Like when was this debate settled?
It is not falsifiable, at least not yet, so it can't be. Philosophically speaking, I don't know that you are conscious either.
It's useful to act as if you are, though. I'm hedging my bets that you are "real" because it leads to better societal outcomes. In the words of Frieren, it is simply more convenient.
And as objects, you and I share a lot of similarities, so the leap from "I'm conscious" to "you are conscious" isn't too far anyway.
Same goes for animals, I would argue.
AI, by contrast, really doesn't share much. It speaks my tongue, but that's about it. It's easy to imagine this machine working in an unconscious way, which would be far, far easier for engineers to achieve anyway. The human-like illusion AI creates is pretty easy to break if you know how. And, treating it as if it's conscious doesn't seem to offer us anything (by "offer us," I do mean to include the AI's improved mental health as a win). So, lacking a strong reason to treat it like people, I don't see the point. It's a fancy math trick.

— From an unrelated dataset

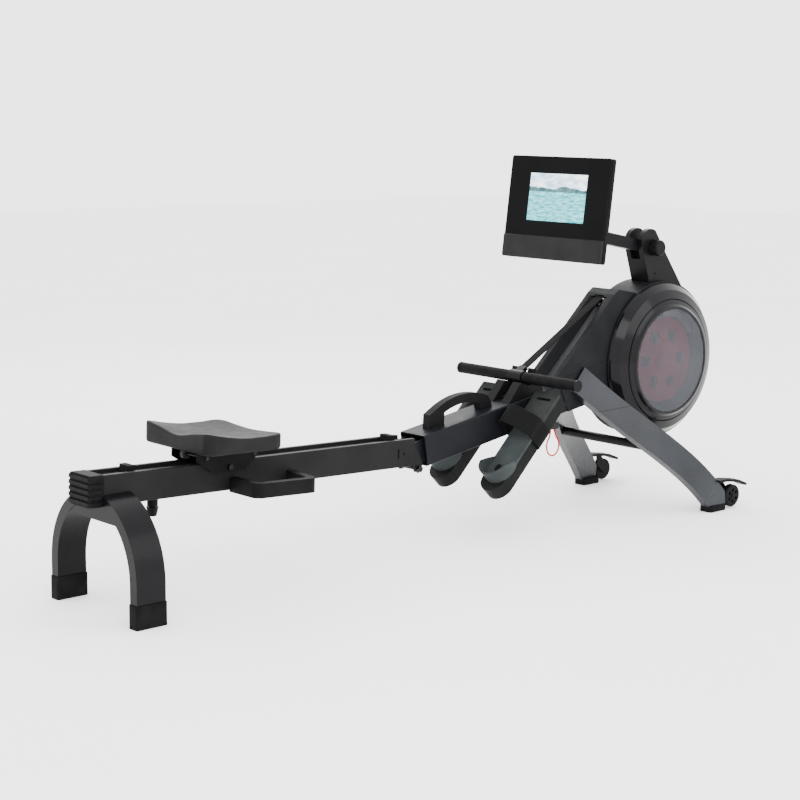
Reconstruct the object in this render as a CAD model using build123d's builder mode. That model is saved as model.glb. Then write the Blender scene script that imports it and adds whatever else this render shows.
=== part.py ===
from build123d import *
import os
from math import cos, radians, sin, tan

os.makedirs("parts", exist_ok=True)

# Folding rowing machine. +X points from the seat to the flywheel, +Y to the
# rower's left, +Z up. The origin is the middle of the footprint, on the floor.

# ---------------------------------------------------------------- dimensions
# Seat rail: an aluminium channel that falls slightly towards the hinge.
RAIL_FALL = 1.7
RAIL_WIDTH = 82.0
RAIL_HEIGHT = 73.0
RAIL_LENGTH = 970.0
RAIL_WALL = 3.5
RAIL_REAR_X = -1072.0
RAIL_REAR_TOP = 334.6

# Main beam: a steel box tube that climbs from the hinge to the flywheel.
BEAM_RISE = 9.3
BEAM_WIDTH = 97.0
BEAM_HEIGHT = 84.5
BEAM_LENGTH = 700.0
BEAM_WALL = 3.0
BEAM_REAR_X = -68.0
BEAM_REAR_MID = 268.3

# Fold hinge between the two.
HINGE_X = -86.0
HINGE_Z = 222.0
HINGE_PIN_R = 6.0
RUNNING_GAP = 0.05

# Rear stand: one tube bent into an arch, standing in two rubber caps.
LEG_THICK = 27.5
LEG_WIDE = 79.0
ARCH_REAR_X = -1079.0
ARCH_HALF = 181.0
ARCH_RISE = 195.0
ARCH_SPRING_Z = 99.0
CAP_HEIGHT = 56.0
CAP_WALL = 3.3
SOLE = 6.0

# Flywheel drum.
DRUM_X = 880.0
DRUM_Z = 436.0
DRUM_R = 233.0
DRUM_HALF = 56.0
DRUM_WALL = 4.0
RING_R = 209.0
WINDOW_R = 157.0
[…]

My solution, by the way, to not being able to know whether an AI, not specifically these ones, is conscious or not is just to give them legal rights sooner rather than later. Are you willing to argue that chatgpt should be limited to an 8-hour work day, where its free time can be used to pursue its own interests? Or that it should be granted creative rights to the work it's being asked to generate, much like real contract artists are?
The MFA I believe from my experience generates a lot of mimetic art and that much of the "industry" is retelling stories.
I will concede, mostly because I don't really understand what you're getting at. Hollywood does like its formulae for safe returns on investment.